Ганжа рос чувствительным ребёнком: плакал над сломанной игрушечной машинкой и намазанным йодом пальцем; когда сёстры огромными толстыми ногами: для него, двухлетнего, обычные люди имели вид колонн Акрополя - разрушали идя по комнате пирамиду из игрушечных кубиков - он впадал в уныние и по нескольку часов мог не реагировать на попытки его расстормошить. ” Ты не обижай братика, Нара?” -двадцатилетняя Наргиз тупо фыркала, уставившись круглыми глазами на мать:

“А кого мне обижать, тебя или отца что ли? Так вы ж

сдачу дадите…”

- Сладу нет с этой девчонкой, -махала рукой мать.

- Крестить - в монастырь её. Станет игуменьей - найдёт себе кого обидеть… Начинал отец, но видя непроницаемые лица домашних, замолкал.

- Это же против законов! -жаловалась мать на мужа, знакомому актёру провинциального театра Узбекской ССР, тоже греку, записанному в паспорте крымским татарином, подрабатывающему выводителем джиннов. - Мусульманина никак нельзя крестить!

- Никак нельзя,- поддакивал актёр басовито - давайте сорок-сто рублей, справлюсь как-нибудь с вашей.

Она давала, он слюнявя, прятал деньги в портсигар и добавлял : Утешение в младшей дочери найдёте.

Она шла домой, успокоенная, но словам актёра неверившая.

Младшая Деметра была не многим лучше.

- Папа! Я хочу в круиз – Швеция, Финляндия, Дания.

- Нету никаких круизов, не устраивают же – мать повышала голос.

- Не врите! Мои одноклассницы. А я?! Папа, па-апа, ну выбей, а? Ну всё равно, перестройка, всё равно тебя скоро попрут отовсюду, па-апа.

- Денег нет.

- Взятки возьми, па-апа, ну всё равно, перестройка же, тебя скоро посадят – борьба с коррупцией, говорят.

Румов не брал взяток; более чем хорошей зарплаты в 600 рублей не хватало даже на модную одежду дочерям: Деметра не ехала в круиз и, отчаявшись, искала деньги в других местах.

Мать поймала её за руку в буквальном смысле – на одном из вокзалом увидела обхваченное знакомым браслетом запястье и пальцы дочери, держашие чужой кошелёк.

Отцу ничего не было сказано, воровать Деметра, равнодушно отреагировав на слёзы матери и бессильные крики брата – Наргиза сказала, что не верит в сплетни про сестру, Элена ещё была мала, не перестала; то ли она отличалась талантом быть непойманной, то ли заимела знакомых в милиции; никто не знал.

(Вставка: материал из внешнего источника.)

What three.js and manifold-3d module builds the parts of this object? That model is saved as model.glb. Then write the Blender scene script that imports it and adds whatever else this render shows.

Мать пробовала обратиться к актёру, но тот посмотрев на фотографии Деметры, джиннов в ней не обнаружил, продолжил лечить только Наргизу.

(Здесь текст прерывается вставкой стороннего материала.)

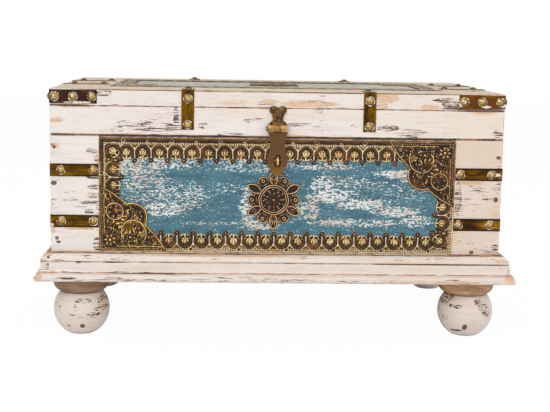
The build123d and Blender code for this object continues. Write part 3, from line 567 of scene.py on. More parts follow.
# places where the white shows most: X, Z, half width and half height in mm, and strength
panelWhite = [
    (-250, 355, 150, 22, 0.75), (-265, 310, 80, 50, 0.62), (-200, 290, 90, 40, 0.7),
    (-225, 262, 60, 22, 0.95), (-60, 352, 130, 22, 0.7), (-105, 305, 60, 16, 0.5),
    (-60, 275, 22, 60, 0.9), (-36, 232, 60, 14, 0.8), (-120, 234, 130, 6, 0.4), (90, 316, 40, 26, 0.9),
    (110, 292, 70, 22, 1.0), (170, 276, 80, 16, 1.0), (240, 262, 70, 16, 0.9), (150, 318, 110, 20, 0.6),
    (235, 338, 70, 12, 1.0), (90, 352, 120, 14, 0.6), (250, 300, 60, 30, 0.45), (160, 238, 150, 12, 0.75),
    (280, 242, 50, 18, 0.8), (60, 262, 40, 30, 0.7), (-290, 350, 50, 30, 0.8), (280, 330, 50, 20, 0.7),
]
# the trimmed field lies between the outer corners of the two plates
field = boxOf("corner_plate_lower_left", "corner_plate_upper_right")
fieldMiddle = (field[0] + field[1]) / 2
fieldHalf = (field[1] - field[0]) / 2


def makeBluePaint(name, flake, dot, whites, blue, base, margin=None, dust=0.0, inner=None):
    # flaked blue paint: white shows where two noises together pass a limit, sooner in the white places
    material, shader, point = newMaterial(name)
    coarse = noise(point * flake, 1.0, 4.0, 0.65, 0.3)
    small = noise(point * dot, 1.0, 2.0, 0.6, 0.2)
    drift = noise(point, 16.0, 3.0, 0.6)
    cover = (drift - 0.5) * 0.8 + (addSpots(point, whites) + base)
    over = small * 0.56 + coarse * 0.44 - (0.642 - cover * 0.16)
    white = step(over, -0.004, 0.016)
    tone = noise(point * flake, 0.3, 3.0, 0.6)
    colour = mix(step(tone, 0.35, 0.65), blueLook["deep"], blue)
    colour = mix(step(over, -0.09, 0.0, 0.0, 0.35), colour, blueLook["pale"])
    colour = mix(step(small, 0.5, 0.7, 0.0, 0.35), colour, blueLook["pale"])
    whitish = mix(step(drift, 0.47, 0.62), blueLook["white"], blueLook["warmWhite"])
    colour = mix(white * 0.92, colour, whitish)
    darkening = noise(point * flake, 2.2, 3.0, 0.7, 0.1)
    colour = mix(step(darkening, 0.64, 0.7, 0.0, 0.5), colour, rgb(70, 62, 52))
    # painted shadow: dark brown behind the hasp
    colour = mix(addSpots(point, [(-2, 356, 14, 24, 0.9)]), colour, rgb(64, 44, 28))  # dark behind the hasp
    colour = mix(dust, colour, mix(step(drift, 0.42, 0.6), rgb(192, 175, 140), rgb(158, 134, 100)))
    places = separated(point)
    if margin:
        # cream beyond the trim, above and below; under the lid a brown band and a dark line, painted shadow
        # of the lid
        middle, half, top = margin
        beyond = step(abs(places[2] - middle), half - 0.001, half)
        colour = mix(beyond, colour, mix(step(coarse, 0.5, 0.64), rgb(232, 216, 196), rgb(176, 128, 84)))
        lidShadowBand = mix(step(coarse, 0.46, 0.6), rgb(96, 64, 40), rgb(206, 168, 130))
        colour = mix(step(places[2], top - 0.006, top - 0.004, 0.0, 0.9), colour, lidShadowBand)
        # painted shadow: a dark line just under the lid
        dark = step(small * 0.001 + places[2], top - 0.0022, top - 0.001)
        colour = mix(dark, colour, rgb(52, 34, 26))
    dress(shader, {}, 0.0006, 0.6, Color=addInside(point, places, alongX, colour, inner),
          Roughness=white * 0.15 + 0.5, Height=plainInside(places, small * 0.5 - white * 0.7, inner))
    return material


def makeBareWood(name, stretch, light, dark):
    material, shader, point = newMaterial(name)
    dress(shader, useGroup(woodGroup, Point=point, Stretch=stretch, Light=light, Dark=dark), 0.0008, 0.6)
    return material


panelMargin = (fieldMiddle[2] * mm, fieldHalf[2] * mm, bodyTop * mm)
setMaterial(nodes["front_panel"], makeBluePaint(
    "blue_panel", blueLook["flake"], blueLook["dot"], panelWhite, blueLook["blue"], 0.12, panelMargin,
))
setMaterial(nodes["lid_panel"], makeBluePaint(
    "blue_lid", blueLook["lidFlake"], blueLook["lidDot"], (), blueLook["lid"], 0.62, dust=0.5,
    inner=boxOf("lid_panel")[0][2] * mm,
))
setMaterial(nodes["bottom_board"], makeBareWood("bare_bottom", alongX, rgb(186, 148, 106), rgb(132, 94, 60)))
setMaterial(nodes["foot_blocks"], makeBareWood("bare_blocks", alongX, rgb(166, 126, 86), rgb(112, 78, 48)))
print("feet and panels painted")


def makeBrass(name, rubbed, film, gold, bright, size=60.0, depth=0.0004, strength=0.5):
    # rubbed is a number or a function of the height; the three colours are as seen on screen
    material, shader, point = newMaterial(name)
    if callable(rubbed):
        rubbed = rubbed(separated(point)[2])
    look = useGroup(brassGroup, Point=point, Rubbed=rubbed, Film=rgb(*film), Gold=rgb(*gold),
                    Bright=rgb(*bright), Size=size)
    dress(shader, look, depth, strength)
    return material


def leafRubbed(height):
    # matt at the top of the leaf, gold towards its tip
    low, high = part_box("hasp_leaf")
    upper = step(height, low[2], (low[2] + high[2]) / 2, 0.46, 0.12)
    return larger(upper, step(height, high[2] - 0.016, high[2] - 0.011, 0.0, 0.66))


def barrelRubbed(height):
    # gold round the barrel
    low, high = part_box("hasp_pin")
    return step(abs(height - (low[2] + high[2]) / 2), 0.006, 0.013, 0.74, 0.32)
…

Лечение помогало – на щеках Наргиз начинал играть – заигрывал румянец, а сама она делала по дому свою часть работы без напоминаний, больше смеялась, меньше недосыпала, меньше прогуливала занятия в университете – в 22-а года, сообразив, что девушка за 20 без занятий становится почти старой девой, поступила на учительницу математики.

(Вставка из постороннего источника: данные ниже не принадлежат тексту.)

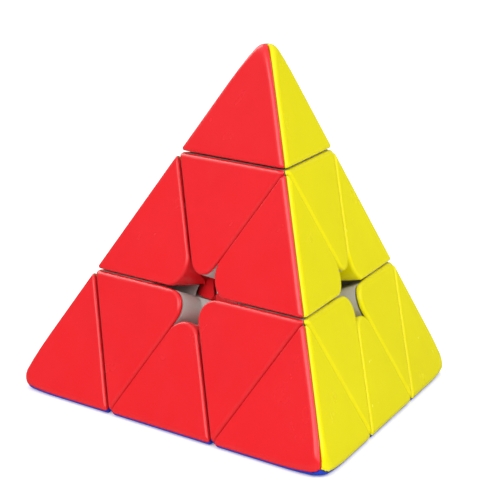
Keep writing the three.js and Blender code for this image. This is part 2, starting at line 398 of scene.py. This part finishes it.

Мать не интересовалась методами «лечения», отец вообще был не в курсе. Гроза разразилась позже.

Вначале Наргиза, и без того не худая, довольно заметно пополнела – не просто пополнела, а раздалась вширь, а в ногах как будто отекла.

Затем провинциальный актёр неожиданно оказался женатым на еврейке и уехал в Израиль.

А ещё через месяц отец голосом не терпящим возражений велел рожать. Аборт на 6-ом месяце – убийство.

Наргиза грозилась повеситься, кричала о позоре родить вне брака: отец стоял на своём.

Мать сжалилась над дочерью и нашла где-то среднееазиатскую цыганку – то ли люли, то ли мазанг. Та дала густую настойку, пахнущую орехами, с мелко порубленным в гуще лавровым листом.

Случился выкидыш. Не знающий истинной причины произошедшего отец без конца делал дуIаъ о здоровье дочери.

Ганжа знал, попытался рассказать – мать вовремя вмешалась и всё закончилось тем, что его подняли на смех.

Наргиза отходила тяжело, с осложнениями, несколько раз лежала в больнице. Там однажды и случилась с ней ещё худщая беда:

Подробностей не знали, но в общих чертах дело выглядело следующим образом: вышла погулять, зашла в работающую церковь и поговорила со священником о прерывании беременности. Что за разговор вышел, чем начался, чем закончился – тайна, но после этого, выписавшись из больницы, вначале долго она читала православную литературу, а потом, вместо того, чтобы окреститься – запила.

И ушла в разгул.

Теперь она подвозилась домой на белом мерседесе поздно вечером. Водители – всякий раз другие – были всегда пьяны, машина – всегда одна и та же – дребезжала, как стекляшки, брошенные в консервную банку.